You have to be ready to have tough conversations, to compromise, to sometimes put someone else’s needs ahead of your own. You have to be prepared to grow and evolve with your partner, to learn and unlearn things about yourself.
If you’re not ready for this kind of work, then you’re probably not ready to stop being single. But if you’re willing to roll up your sleeves and dive into the messiness that love can sometimes be, then buckle up for an enriching journey that can bring you great joy and personal growth.
8. Being Financially Responsible
Here’s an interesting fact: according to a survey conducted by SunTrust Bank, financial issues are the top reason for stress in a relationship. This indicates how crucial it is to have your financial house in order before being ready for a serious relationship.
Being financially responsible doesn’t mean you need to be rich. It means being able to manage your money effectively, understanding how to budget, save, and not living beyond your means. It’s about showing that you can make wise financial decisions and can take care of your own needs.
When you’re financially responsible, it shows that you’re capable of planning for the future and making smart decisions. It also reduces potential arguments and stress in a relationship related to money.
9. Being Emotionally Available
On a personal note, I’ve learned that being emotionally available is a critical aspect of being ready for a relationship. I used to keep my emotions tightly bottled up, thinking it was a sign of strength. But in reality, it was preventing me from forming deeper connections with others.
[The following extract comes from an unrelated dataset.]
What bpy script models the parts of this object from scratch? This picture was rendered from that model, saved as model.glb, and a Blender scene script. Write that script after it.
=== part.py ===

Being emotionally available means being open to expressing your feelings and being receptive to those of others. It means being able to show empathy, vulnerability, and understanding. It’s about letting your guard down and allowing yourself to feel and express a full range of emotions – joy, sadness, fear, love, and everything in between.
If you’re not ready to be open in this way, it can be challenging to build an intimate relationship with someone else.
10. Being Ready to Share Your Life
This might sound a bit harsh, but it’s the truth – if you’re not ready to share your life with someone else, you’re not ready to stop being single. A relationship isn’t just about sharing your time, but also your space, your feelings, your thoughts, and yes, even your Netflix account.
It means that you can’t just do what you want when you want all the time. You have to consider another person’s feelings and needs. You have to make decisions together and sometimes compromise on things you want.
If the idea of this level of sharing makes you feel suffocated rather than loved and supported, then maybe it’s not yet time to hang up your single status.
11. Being Ready for the Long Haul
Lastly, and perhaps most importantly, being ready to stop being single means being ready for the long haul. Relationships aren’t just about the honeymoon phase where everything is exciting and new. They’re about sticking around when things get tough, when the mundane sets in, when the initial spark may have dimmed a bit.
If you’re looking only for excitement and passion that comes with new love, you might not be ready for a real relationship. A lasting relationship requires resilience, commitment, and a willingness to work through issues together over time.
If you’re not prepared to stick around during the inevitable tough times, it might be better to stay single until you are.